Por seu turno, a participação feminina no mercado de trabalho e o tempo gasto com trabalho não remunerado (muito mais alto para as mulheres) mantiveram-se estáveis, enquanto as atitudes revelam uma evolução positiva, fruto do aumento dos níveis educacionais, das oportunidades de trabalho e de reformas legais e políticas mais igualitárias. Contudo, persistem normas desiguais em torno das responsabilidades com cuidados e tarefas domésticas e relativas ao assédio sexual no local de trabalho. A expansão de serviços de cuidados infantis acessíveis e com qualidade, bem como oportunidades de trabalho mais justas e seguras, podem catalisar a mudança.

Finalmente, a notável expansão da participação política das mulheres tem significados variados. Se a representação parlamentar feminina (restrita a uma elite) é insuficiente para produzir mudanças nas atitudes e valores, os avanços na educação e no trabalho, a força dos movimentos feministas e os sistemas de quotas têm sido cruciais. Ainda assim, o seu alcance é limitado pela distribuição desigual do trabalho não remunerado e pela discriminação e violência contra as mulheres na política. Por isso, o apoio aos movimentos feministas e a medidas de educação cívica e de prevenção da violência é necessário para provocar a mudança.

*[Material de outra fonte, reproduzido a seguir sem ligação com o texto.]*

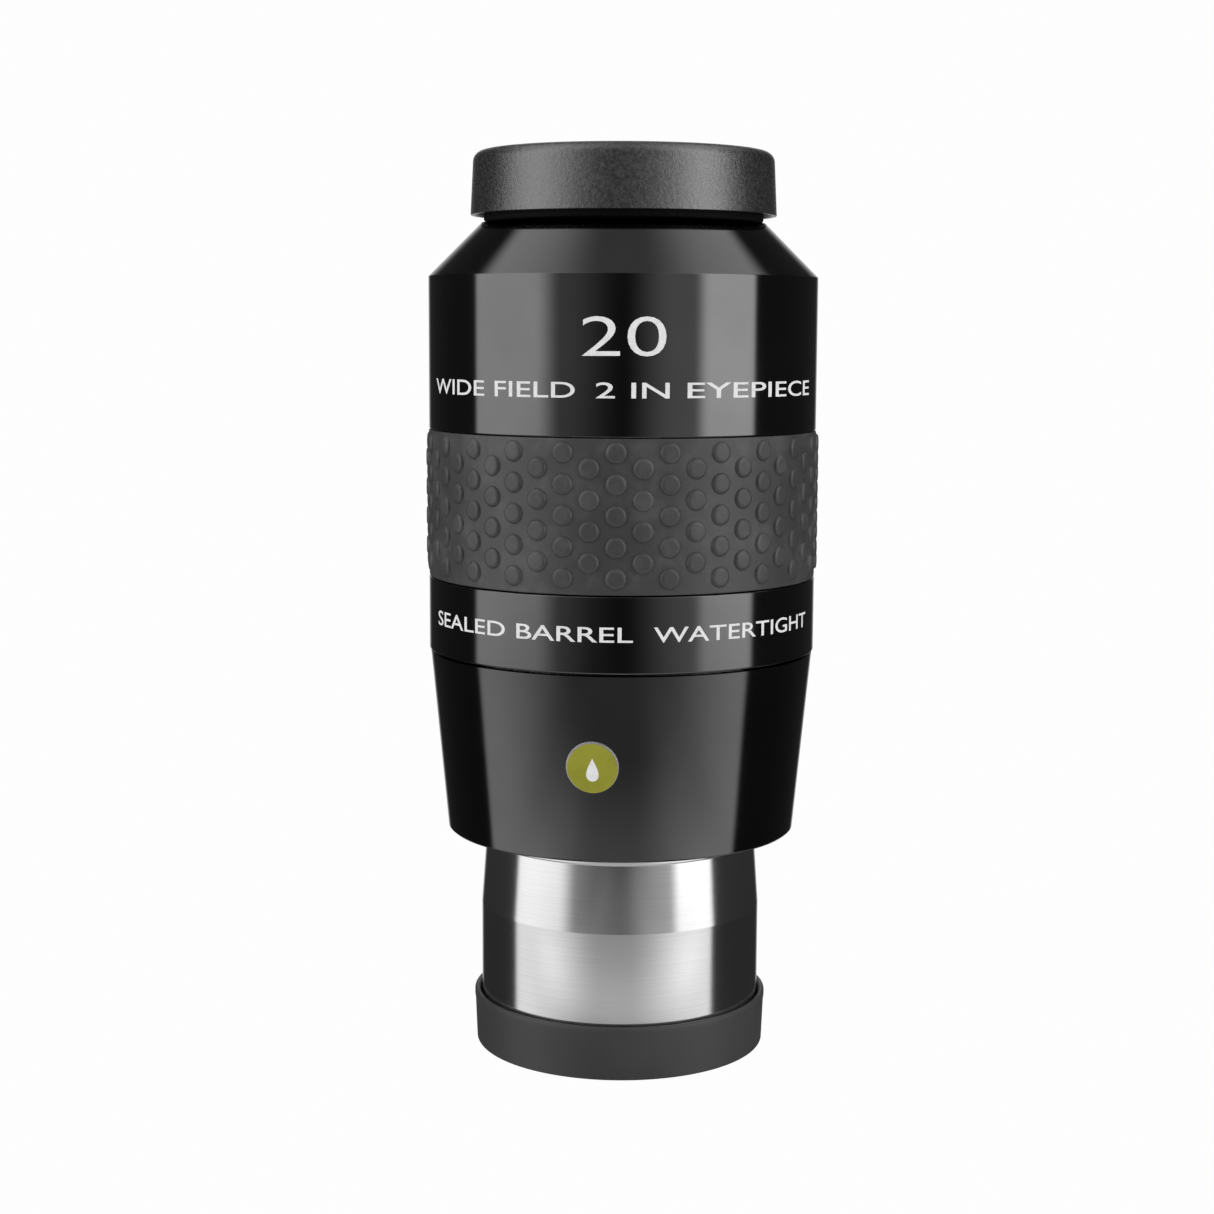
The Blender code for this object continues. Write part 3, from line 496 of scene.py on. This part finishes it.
def make_nosepiece():
    low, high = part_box("nosepiece")
    radius, foot, spigot_top = high.x, low.z, high.z
    land_top = spigot_top - 6.7 * MM
    land_foot = land_top - 2.25 * MM
    land = radius - 0.5 * MM
    cone_top = radius - 0.85 * MM
    cone_foot = land_foot - 12.1 * MM
    socket = radius - 1.5 * MM
    socket_top = foot + 6.6 * MM
    bore = radius - 3.1 * MM
    ledge = socket_top + 29.2 * MM
    ledge_bore = bore - 3.9 * MM
    spigot_bore = bore - 1.7 * MM
    outline = [
        (bore, spigot_top),
        (bore, land_top),
        (22.7 * MM, land_top),
        (22.7 * MM, land_top - 1.1 * MM),
        (24.1 * MM, land_top - 1.1 * MM),
        (24.1 * MM, land_top),
        (land, land_top),
        (land, land_foot + 1.3 * MM),
        (land - 0.2 * MM, land_foot + 0.05 * MM),
        (cone_top, land_foot - 0.05 * MM),
        (radius, cone_foot),
        (radius, foot + 0.35 * MM),
        (radius - 0.35 * MM, foot),
        (socket + 0.4 * MM, foot),
        *thread(socket, socket - 0.4 * MM, foot + 0.4 * MM, socket_top - 0.7 * MM, 0.75 * MM),
        (socket, socket_top),
        (bore, socket_top),
        (bore, ledge),
        (ledge_bore, ledge),
        (ledge_bore, land_top),
        (spigot_bore, land_top),
        (spigot_bore, spigot_top),
    ]
    barrel = eased(turned("nosepiece_barrel", outline), 0.08 * MM, 2, 40)
    fitted(barrel, STEEL, "eyepiece", "nosepiece", smooth=3)


# Housings, collar and grip


def purge_port():
    """The place of the badge on the taper, square to its surface."""
    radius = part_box("lower_housing")[1].x - TAPER_GROWTH + BADGE_HEIGHT * math.tan(TAPER_LEAN)
    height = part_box("lower_housing")[0].z + BADGE_HEIGHT
    turn = Matrix.Rotation(BADGE_TURN, 4, "Z") @ Matrix.Translation((0, -radius, height))
    return turn @ Matrix.Rotation(math.radians(90) + TAPER_LEAN, 4, "X")


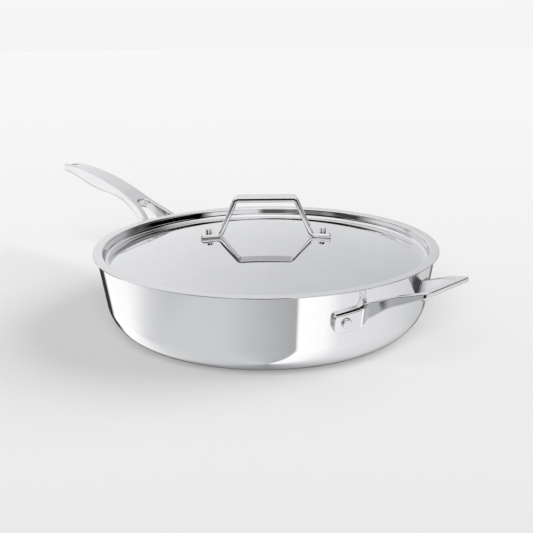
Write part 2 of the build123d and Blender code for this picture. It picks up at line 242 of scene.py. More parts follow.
@dataclass
class Surface:
    """A closed surface: its points in millimetres and its faces, grouped by their number of corners."""

    points: Array
    faces: list[Array]

    def placed(self, turn: Array, shift: Array) -> "Surface":
        """The surface turned by the rows of a matrix and then moved."""
        return Surface(self.points @ turn.T + shift, self.faces)

    def turned_over(self) -> "Surface":
        """The surface with every face the other way round."""
        return Surface(self.points, [group[:, ::-1] for group in self.faces])

    def outward(self) -> "Surface":
        """The surface with its faces outwards.

        Each face is a fan of triangles, and the sum of a . (b x c) over them is six times the volume,
        which is negative when the faces look inwards.

        Returns:
            The surface, turned over where its volume is negative.
        """
        volume = 0.0
        for group in self.faces:
            first = self.points[group[:, 0]]
            for corner in range(1, group.shape[1] - 1):
                cross = np.cross(self.points[group[:, corner]], self.points[group[:, corner + 1]])
                volume += float(np.sum(first * cross))
        return self if volume > 0 else self.turned_over()

    def as_object(self, name: str) -> bpy.types.Object:
        """A smooth-shaded object of this surface, in metres, at the origin.

        Args:
            name: Name of the object and its mesh.

        Returns:
            The object, linked to the scene.
        """
        solid = self.outward()
        mesh = bpy.data.meshes.new(name)
        corners = np.concatenate([group.ravel() for group in solid.faces]).astype(np.int32)
        sizes = np.concatenate([np.full(len(group), group.shape[1]) for group in solid.faces])
        sizes = sizes.astype(np.int32)
        mesh.vertices.add(len(solid.points))
        mesh.vertices.foreach_set("co", (solid.points * MM).astype(np.float32).ravel())
        mesh.loops.add(len(corners))
        mesh.loops.foreach_set("vertex_index", corners)
        mesh.polygons.add(len(sizes))
        starts = np.concatenate([[0], np.cumsum(sizes)[:-1]])
        mesh.polygons.foreach_set("loop_start", starts.astype(np.int32))
        mesh.polygons.foreach_set("loop_total", sizes)
        mesh.update(calc_edges=True)
        mesh.shade_smooth()
        mesh.validate()
        piece = bpy.data.objects.new(name, mesh)
        bpy.context.scene.collection.objects.link(piece)
        return piece


def revolved(profile: Array, segments: int) -> Surface:
    """A profile turned about the Z axis: (r cos t, r sin t, z) for a profile point (r, z).

    A profile point on the axis becomes one pole with a fan of triangles, and the others make rings.

    Args:
        profile: Points (r, z) from pole to pole, (n, 2), the first and the last on the axis.
        segments: Number of steps around the axis.

    Returns:
        The closed surface.
    """
    turn = np.linspace(0, 2 * math.pi, segments, endpoint=False)
    rings = profile[1:-1]
    grid = np.stack([rings[:, :1] * np.cos(turn), rings[:, :1] * np.sin(turn),
                     np.repeat(rings[:, 1:], segments, axis=1)], axis=2)
    poles = np.array([[0, 0, profile[0, 1]], [0, 0, profile[-1, 1]]])
    points = np.concatenate([grid.reshape(-1, 3), poles])
    index = np.arange(len(rings) * segments).reshape(len(rings), segments)
    after = np.roll(index, -1, axis=1)
    quads = np.stack([index[:-1], after[:-1], after[1:], index[1:]], axis=2).reshape(-1, 4)
    first_pole, last_pole = len(points) - 2, len(points) - 1
    low_fan = np.stack([np.full(segments, first_pole), after[0], index[0]], axis=1)
    high_fan = np.stack([np.full(segments, last_pole), index[-1], after[-1]], axis=1)
    return Surface(points, [quads, low_fan, high_fan])


def plan_normals(rail: Array, left: bool) -> Array:
    """Unit normals of a plane path: its central-difference tangent turned a quarter turn.

    Args:
        rail: Points of the path, (n, 2).
        left: Whether the normal points to the left of the way along the path.

    Returns:
        Unit normals, (n, 2).
    """
    tangent = np.gradient(rail, axis=0)
    tangent /= np.maximum(np.linalg.norm(tangent, axis=1, keepdims=True), 1e-9)
    normal = np.stack([-tangent[:, 1], tangent[:, 0]], axis=1)
    return normal if left else -normal


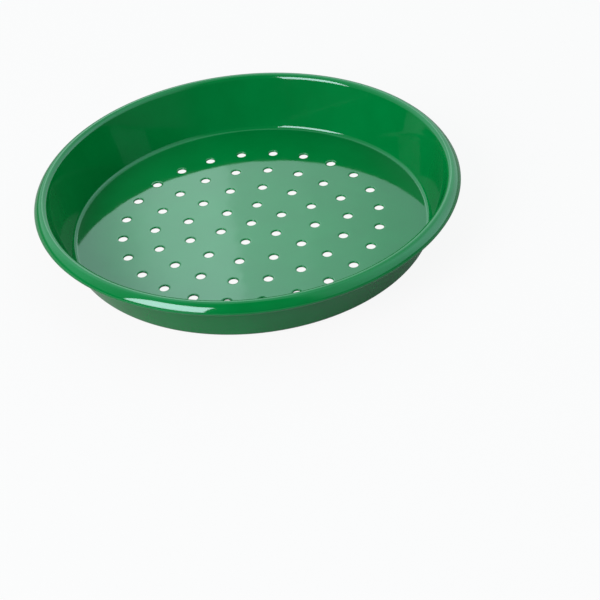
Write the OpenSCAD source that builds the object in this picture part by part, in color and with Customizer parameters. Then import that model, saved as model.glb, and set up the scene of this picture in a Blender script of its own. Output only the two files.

Em conclusão, o estudo de Harper et al. pode servir de ponto de partida para uma análise empírica mais profunda sobre os valores e as atitudes de género nas sociedades e a sua relação com as múltiplas frentes do combate às desigualdades de género. Face ao interesse crescente pelas normas de género na academia e no setor do desenvolvimento, têm surgido novas propostas de conceptualização e medição, destacando-se o Índice de Normas Sociais de Género (UNDP, 2020). Ainda assim, a cobertura limitada dos indicadores existentes coloca obstáculos a uma análise comparada das discriminações de género à escala global.

 

Referências bibliográficas

Harper, C.; Marcus, R.; George, R.; D’Angelo, S.; e Samman, E. (2020), Gender, power and progress: How norms change, London, ALIGN/ODI.

UNDP (2020), Tackling Social Norms: A game changer for gender inequalities, New York, Human Development Reports.